Think of the Prodigal Son (Luke 15). He came home in repentance, pleaing for mercy. His father basically “justified” him by calling him “son” although the man acknowledged he did not deserve it. The father gave the status of sonship at the same time as forgiveness because he repented and pled for salvation (not because of his “faith”). This is Initial Justification, God’s “Welcome Home” to the repentant sinner. This is the topic of Romans 3:21 onwards.
Imagine now the scene many years later when the father stands up to speak of his son. He speaks about the things his son really did, how he helped develop the business, assisted his family, saved that sheep and praised his faithfulness. Perhaps the father will gloss over the failings but he surely won’t praise the son for deeds he never did, imputing righteousness as evangelicals understand it.

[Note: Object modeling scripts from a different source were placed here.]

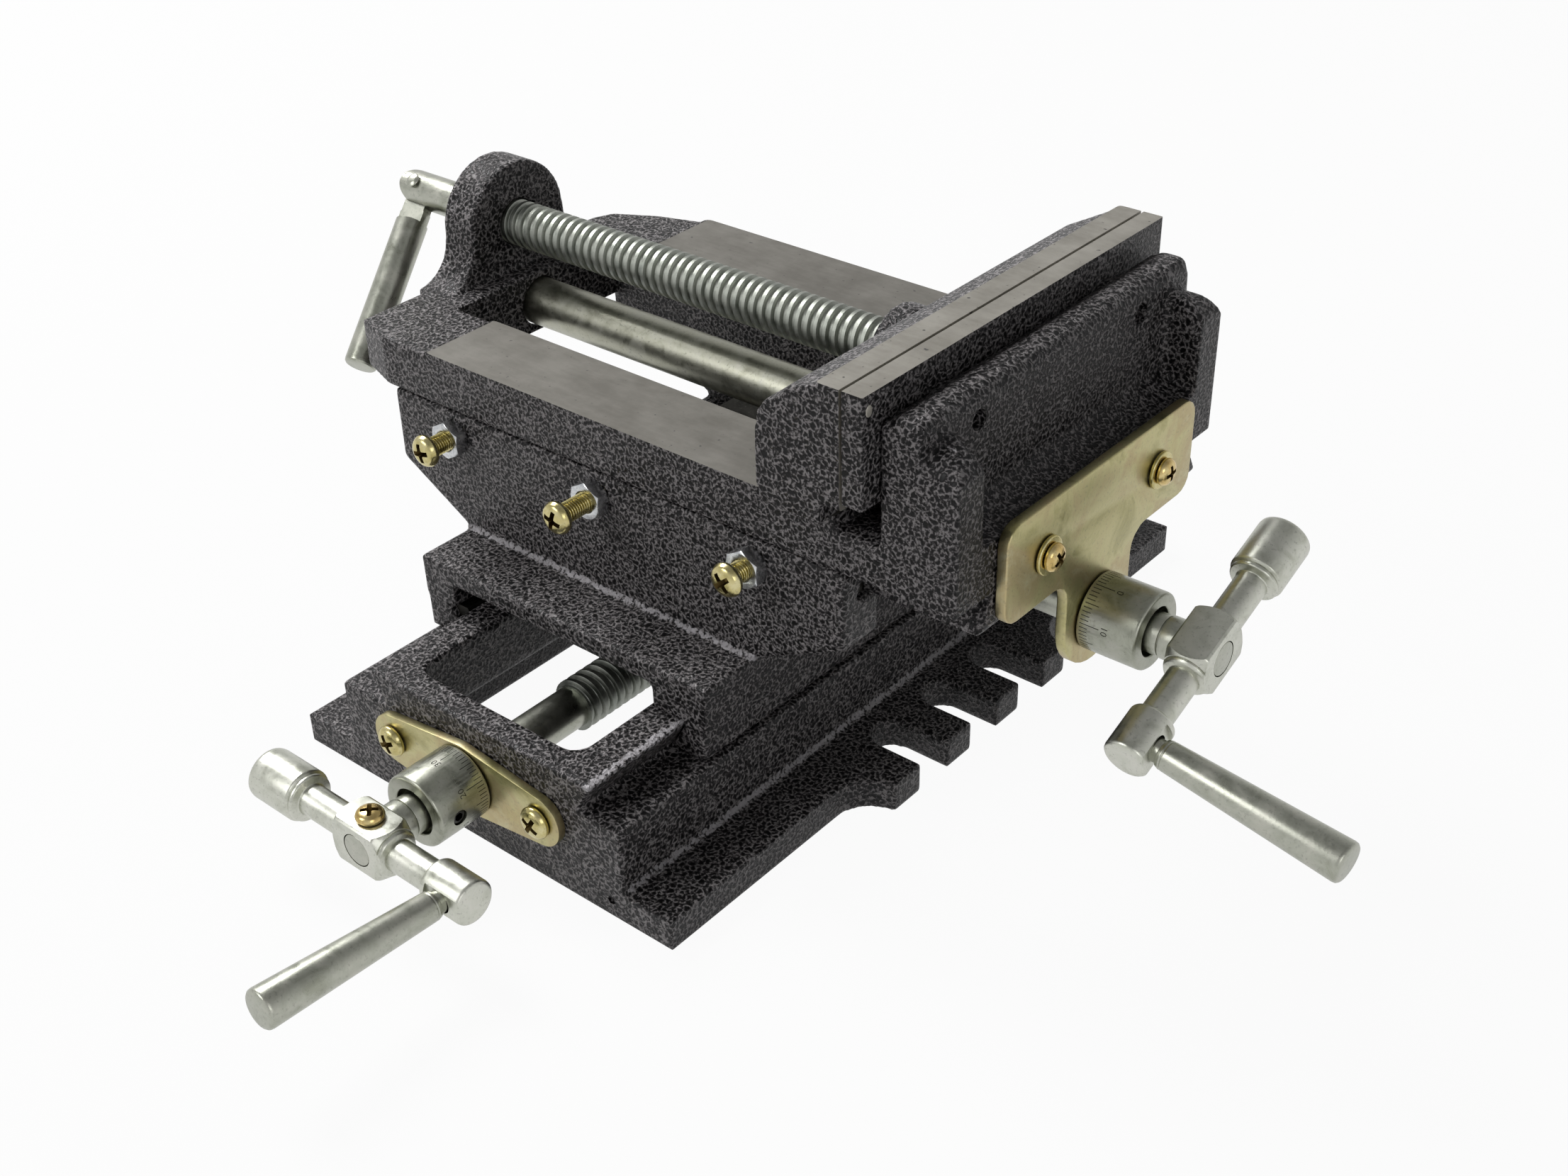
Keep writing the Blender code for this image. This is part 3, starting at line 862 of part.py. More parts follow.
def build_drive(axis_name, plate_face, wall_face, place, outward, thread_end, crank_along, lean):
    """One lead screw with its dial and crank, from the bracket plate outwards.

    plate_face and wall_face are distances along the outward axis of the plate's outer face and of
    the casting's inner side, where the screw's plain part starts.
    """
    out = Vector(outward)
    centre = Vector(place)
    dial_start = plate_face + GAP
    dial_end = dial_start + DIAL_LENGTH
    hub_start = dial_end + HUB_STANDOFF
    hub_end = hub_start + HUB_THICKNESS
    hub_middle = (hub_start + hub_end) / 2

    # The screw: thread, plain neck with a shoulder behind the plate, journal and stepped shaft
    shoulder = plate_face - (X_PLATE_THICKNESS if axis_name == "x" else Y_PLATE_THICKNESS) - 2 * GAP
    neck_start = wall_face - LEAD_NECK_LENGTH
    step = dial_end + 0.4 * HUB_STANDOFF
    profile = [
        (thread_end, LEAD_RADIUS - MM), (thread_end + MM, LEAD_RADIUS),
        (neck_start - MM, LEAD_RADIUS), (neck_start, LEAD_NECK_RADIUS),
        (shoulder, LEAD_NECK_RADIUS), (shoulder, JOURNAL_RADIUS), (dial_start, JOURNAL_RADIUS),
        (step, JOURNAL_RADIUS), (step, JOURNAL_RADIUS + 0.8 * MM), (hub_start - GAP, JOURNAL_RADIUS + 0.8 * MM),
        (hub_start - GAP, HUB_SHAFT_RADIUS), (hub_end, HUB_SHAFT_RADIUS),
    ]
    turned(f"{axis_name}_lead_screw", profile, centre, out, FINE, ZINC)

    # The dial: a thick collar with a wide counterbore in its outer face
    bore_depth = 0.3 * DIAL_LENGTH
    chamfer = 0.6 * MM
    dial_profile = [(dial_start, DIAL_RADIUS - chamfer), (dial_start + chamfer, DIAL_RADIUS),
                    (dial_end - chamfer, DIAL_RADIUS), (dial_end, DIAL_RADIUS - chamfer)]
    dial = turned(f"{axis_name}_dial", dial_profile, centre, out, FINE, ZINC)
    cut(dial, cylinder(f"{axis_name}_dial_bore", centre + out * (dial_start - MM), out, DIAL_LENGTH + 2 * MM,
                       JOURNAL_RADIUS + GAP, FINE))
    cut(dial, cylinder(f"{axis_name}_dial_counterbore", centre + out * (dial_end - bore_depth), out,
                       bore_depth + MM, DIAL_BORE + GAP, FINE))
    up = crank_along.cross(out)
    set_place = centre + out * (dial_start + 0.72 * DIAL_LENGTH - bore_depth)
    side = (-up + crank_along).normalized() if axis_name == "y" else up
    cut(dial, cylinder(f"{axis_name}_set_hole", set_place, side, 2 * DIAL_RADIUS, SET_SCREW_RADIUS + GAP, COARSE))
    cylinder(f"{axis_name}_dial_set_screw", set_place + side * (JOURNAL_RADIUS + GAP), side,
             DIAL_RADIUS - JOURNAL_RADIUS - 1.2 * MM, SET_SCREW_RADIUS, COARSE, POLISHED)

    # The crank: counterweight, hub block and knuckle turned on one arm, pinned on the shaft
    middle = centre + out * hub_middle
    arm_profile = [
        (-WEIGHT_REACH, WEIGHT_RADIUS - MM), (-WEIGHT_REACH + MM, WEIGHT_RADIUS),
        (-WEIGHT_REACH + WEIGHT_LENGTH - 1.6 * MM, WEIGHT_RADIUS),
        (-WEIGHT_REACH + WEIGHT_LENGTH, ARM_RADIUS + 0.8 * MM), (-WEIGHT_REACH + WEIGHT_LENGTH, ARM_RADIUS),
        (KNUCKLE_REACH - KNUCKLE_LENGTH, ARM_RADIUS), (KNUCKLE_REACH - KNUCKLE_LENGTH, KNUCKLE_RADIUS - MM),
        (KNUCKLE_REACH - KNUCKLE_LENGTH + MM, KNUCKLE_RADIUS), (KNUCKLE_REACH - MM, KNUCKLE_RADIUS),
        (KNUCKLE_REACH, KNUCKLE_RADIUS - MM),
    ]
    arm = turned(f"{axis_name}_crank_arm", arm_profile, middle, crank_along, FINE, ZINC)
    bevel = 2.2 * MM
    half_l = HUB_LENGTH / 2
    half_h = HUB_HEIGHT / 2
    hub_outline = []
    for (a, b), start in (((1, 1), 0), ((-1, 1), 90), ((-1, -1), 180), ((1, -1), 270)):
        hub_outline += arc((a * (half_l - bevel), b * (half_h - bevel)), bevel, start, start + 90, 3)
    hub = prism(f"{axis_name}_hub_block", hub_outline, "Z", -HUB_THICKNESS / 2, HUB_THICKNESS / 2)
    frame = Matrix((crank_along, out.cross(crank_along), out)).transposed().to_4x4()
    hub.data.transform(Matrix.Translation(middle) @ frame)
    weld(arm, hub)
    cut(arm, cylinder(f"{axis_name}_hub_bore", middle - out * HUB_THICKNESS, out, 2 * HUB_THICKNESS,
                      HUB_SHAFT_RADIUS + GAP, FINE))
    grip_middle = middle + crank_along * (KNUCKLE_REACH - KNUCKLE_LENGTH / 2)
    lean_out = (out + crank_along * tan(lean) + up * tan(HANDLE_TILT)).normalized()
    cut(arm, cylinder(f"{axis_name}_grip_hole", grip_middle - lean_out * 2 * MM, lean_out, 3 * KNUCKLE_RADIUS,
                      HANDLE_ROOT_RADIUS * 0.8 + GAP, COARSE))
    clamp_side = -up
    head_seat = half_h + GAP
    cut(arm, cylinder(f"{axis_name}_clamp_tap", middle + clamp_side * HUB_SHAFT_RADIUS, clamp_side,
                      HUB_HEIGHT, CLAMP_SCREW_RADIUS + GAP, COARSE))
    pan_screw(f"{axis_name}_crank_clamp_screw", middle + clamp_side * head_seat, -clamp_side, CLAMP_HEAD_RADIUS,
              CLAMP_HEAD_HEIGHT, CLAMP_SCREW_RADIUS, head_seat - HUB_SHAFT_RADIUS - GAP, BRASS)

    # The grip: a taper rod, thicker at its free end, with a spigot in the knuckle
    root = KNUCKLE_RADIUS + 1.0 * MM
    grip_profile = [
        (-1.5 * MM, HANDLE_ROOT_RADIUS * 0.8), (root, HANDLE_ROOT_RADIUS * 0.8), (root, HANDLE_ROOT_RADIUS),
        (HANDLE_LENGTH - 1.2 * MM, HANDLE_TIP_RADIUS), (HANDLE_LENGTH, HANDLE_TIP_RADIUS - 1.2 * MM),
    ]
    turned(f"{axis_name}_crank_handle", grip_profile, grip_middle, lean_out, FINE, ZINC)


def build_drives():
    x_face = BODY_RIGHT + GAP + X_PLATE_THICKNESS
    x_along = Vector((0, -cos(X_CRANK_ANGLE), -sin(X_CRANK_ANGLE)))
    build_drive("x", x_face, BODY_RIGHT, (0, BODY_MIDDLE_Y, X_LEAD_Z), (1, 0, 0), X_THREAD_LEFT, x_along,
                X_HANDLE_LEAN)
    y_face = BASE_LENGTH / 2 + GAP + Y_PLATE_THICKNESS
    y_along = Vector((cos(Y_CRANK_ANGLE), 0, sin(Y_CRANK_ANGLE)))
    build_drive("y", y_face, BASE_LENGTH / 2 - BASE_END_WALL, (0, 0, Y_LEAD_Z), (0, -1, 0), -Y_THREAD_FAR, y_along,
                Y_HANDLE_LEAN)


def carry(name, place, children, parent=None):
    """An empty on a joint's axis that carries the pieces moving with that joint."""
    empty = bpy.data.objects.new(name, None)
    empty.empty_display_size = 10 * MM
    bpy.context.scene.collection.objects.link(empty)
    empty.location = place
    pieces = [bpy.data.objects[child] for child in children]
    for piece in pieces:
        piece.parent = empty
        piece.matrix_parent_inverse = Matrix.Translation(-Vector(place))
    if parent is not None:
        empty.parent = parent
        empty.matrix_parent_inverse = Matrix.Translation(-parent.matrix_world.translation)
    bpy.context.view_layer.update()
    return empty


def named(*starts):
    """Names of the built pieces whose names begin with one of the given words."""
    return [item.name for item in bpy.data.objects
            if item.type == "MESH" and not item.hide_render and item.name.startswith(starts)]


build_base()
build_saddle()
build_body()
build_moving_jaw()
build_retainer()
build_jaw_screw()
build_fold_pin()
build_folding_handle()
build_guide_bar()
build_jaw_plate()
build_plate_screws()
build_gibs()
build_gib_screws()
build_lead_nuts()
build_x_plate()
build_y_plate()
build_drives()

# Each joint's empty stands on its axis and carries the pieces that move with it
X_TURNING = named("x_lead_screw", "x_dial", "x_crank")
Y_TURNING = named("y_lead_screw", "y_dial", "y_crank")
saddle_slide = carry("saddle_slide", (0, BODY_MIDDLE_Y, Y_LEAD_Z),
                     named("saddle_casting", "x_gib", "y_gib", "x_lead_nut", "y_lead_nut"))
body_slide = carry("body_slide", (0, BODY_MIDDLE_Y, X_LEAD_Z),
                   named("vise_body", "fixed_jaw_plate", "jaw_plate_screw", "guide_bar", "x_bracket"), saddle_slide)
jaw_slide = carry("jaw_slide", (JAW_LINE_X, BODY_MIDDLE_Y, JAW_SCREW_Z),
                  named("movable_jaw", "jaw_screw_retainer"), body_slide)
jaw_turn = carry("jaw_screw_turn", (JAW_LEFT, BODY_MIDDLE_Y, JAW_SCREW_Z),
                 ["jaw_screw", "folding_handle_pin"], jaw_slide)
carry("handle_fold", fold_frame()[0], ["folding_handle"], jaw_turn)
carry("x_screw_turn", (BODY_RIGHT, BODY_MIDDLE_Y, X_LEAD_Z), X_TURNING, body_slide)
carry("y_screw_turn", (0, -BASE_LENGTH / 2, Y_LEAD_Z), Y_TURNING)
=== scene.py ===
"""Looks of a cross vise: a drill press vise with hammered paint, ground ways and plated screws."""
from math import cos, pi, radians, sin, tan

import bpy
import numpy as np
from mathutils import Matrix, Vector


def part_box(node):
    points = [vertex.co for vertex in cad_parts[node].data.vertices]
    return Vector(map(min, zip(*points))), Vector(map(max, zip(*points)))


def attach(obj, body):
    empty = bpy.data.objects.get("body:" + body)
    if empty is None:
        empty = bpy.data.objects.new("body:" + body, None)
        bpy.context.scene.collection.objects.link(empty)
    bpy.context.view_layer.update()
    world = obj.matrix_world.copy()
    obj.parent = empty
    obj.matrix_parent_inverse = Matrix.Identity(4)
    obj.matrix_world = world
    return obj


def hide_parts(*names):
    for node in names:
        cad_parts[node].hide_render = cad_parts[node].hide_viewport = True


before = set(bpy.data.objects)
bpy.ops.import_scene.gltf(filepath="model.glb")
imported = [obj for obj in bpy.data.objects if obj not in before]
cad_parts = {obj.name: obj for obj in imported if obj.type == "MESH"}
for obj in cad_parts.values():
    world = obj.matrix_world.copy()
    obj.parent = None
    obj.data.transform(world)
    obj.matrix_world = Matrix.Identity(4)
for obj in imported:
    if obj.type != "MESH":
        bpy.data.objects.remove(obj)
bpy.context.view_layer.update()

scene = bpy.context.scene
scene.view_settings.view_transform = "Standard"
MM = 0.001


# Camera: the photograph was taken with a normal lens from the front right corner,
# looking down by a third of a right angle, about 0.6 m from the vise.
CAMERA_TURN = radians(40.45)
CAMERA_HEIGHT = radians(33.11)
CAMERA_ROLL = radians(-1.43)
CAMERA_PLACE = Vector((318.31, -364.62, 333.50)) * MM
PHOTO_WIDTH = 2212
FOCAL_PIXELS = 2774
FILM_WIDTH = 36

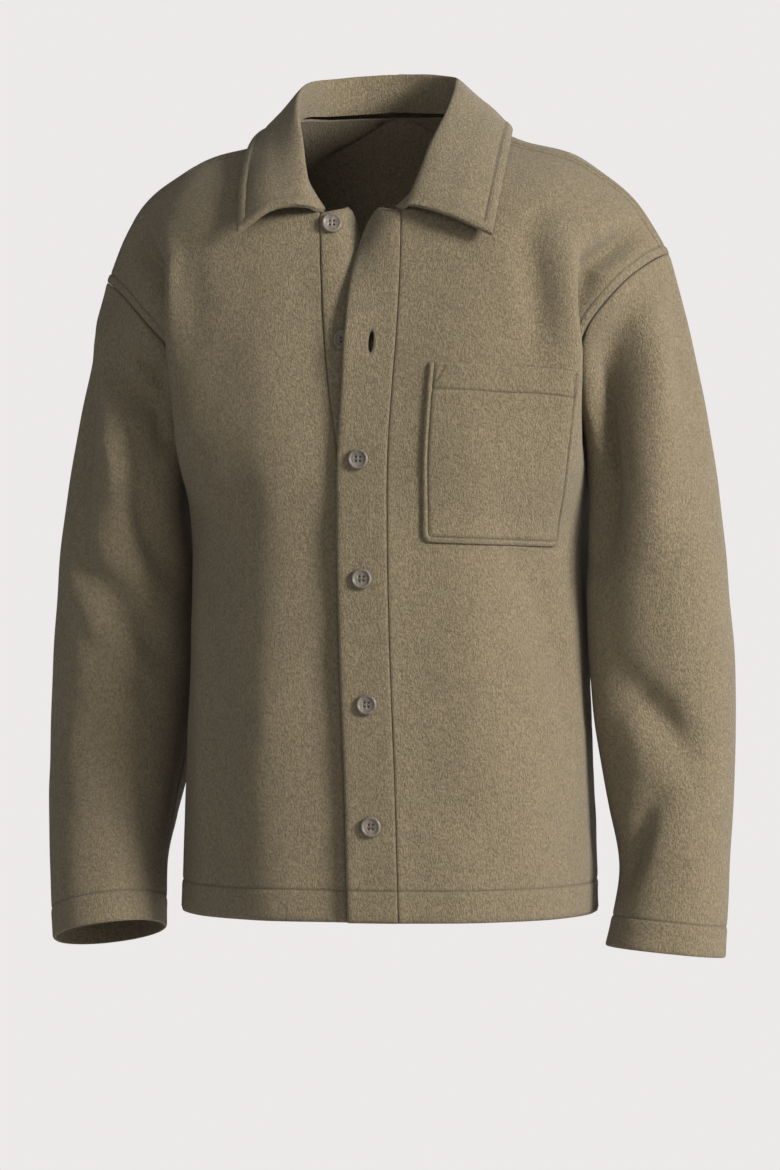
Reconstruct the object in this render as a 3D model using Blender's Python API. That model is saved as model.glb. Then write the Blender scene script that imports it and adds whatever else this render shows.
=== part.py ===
"""A boxy shacket in thick napped wool, built from the pieces that a maker cuts and sews.

The garment hangs as worn, with its front facing -Y, the wearer's left side at +X, and its origin
in the middle of the neck opening, level with the back neck seam. Every cloth piece is a wall: a
grid of points on its outer face, and the same grid moved in by the cloth's thickness.
"""

import math

import bmesh
import bpy
import numpy as np

# Driving sizes, in metres
CLOTH = 0.0025
SEAM_GAP = 0.0003
COLLAR_SEAM_GAP = 0.0016
HEM = 0.026
PLACKET_WIDTH = 0.042
PLACKET_PLY = 0.0042
PLACKET_RISE = 0.0008
COLLAR_PLY = 0.0038
COLLAR_LEAF_BULGE = {"left": 0.0045, "right": 0.0015}
COLLAR_STAND_LEAN = 0.0020
POCKET_PLY = 0.0024
POCKET_FROM_PLACKET = 0.029
POCKET_WIDTH = 0.125
POCKET_TOP_Z = -0.2233
POCKET_HEIGHT = 0.1465
SIDE_SEAM_Y = 0.004
BUTTON_WIDTH = 0.017
BUTTON_THICKNESS = 0.0032
BUTTONHOLE_LENGTH = 0.018
BUTTONHOLE_GAP = 0.0042

# Level sections of the body below the underarm, from the hem up
BODY_LEVELS = {
    "z": (-0.680, -0.565, -0.450, -0.355),
    "half_width": (0.1775, 0.1735, 0.1695, 0.1692),
    "front": (0.1450, 0.1405, 0.1330, 0.1280),
    "back": (0.1280, 0.1200, 0.1130, 0.1170),
    "side_drop": (0.0, 0.0, 0.0020, 0.0050),
}
LEVEL_SQUARENESS = 2.25
LEVEL_ANGLES = (32.0, 58.0, 76.0, 90.0)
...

I conclude, with N.T. Wright (see Justification) that our present status before God as a result of Initial Justification by Faith is an anticipation of the final judgement where there will be a Justification by Works and that Paul has made this perfectly clear in, the oft neglected, or twisted Romans 2.
But because of your stubbornness and your unrepentant heart, you are storing up wrath against yourself for the day of God’s wrath, when his righteous judgment will be revealed. God “will give to each person according to what he has done.” To those who by persistence in doing good seek glory, honor and immortality, he will give eternal life. But for those who are self-seeking and who reject the truth and follow evil, there will be wrath and anger. There will be trouble and distress for every human being who does evil: first for the Jew, then for the Gentile; 10but glory, honor and peace for everyone who does good: first for the Jew, then for the Gentile. For God does not show favoritism.
All who sin apart from the law will also perish apart from the law, and all who sin under the law will be judged by the law. For it is not those who hear the law who are righteous in God’s sight, but it is those who obey the law who will be declared righteous.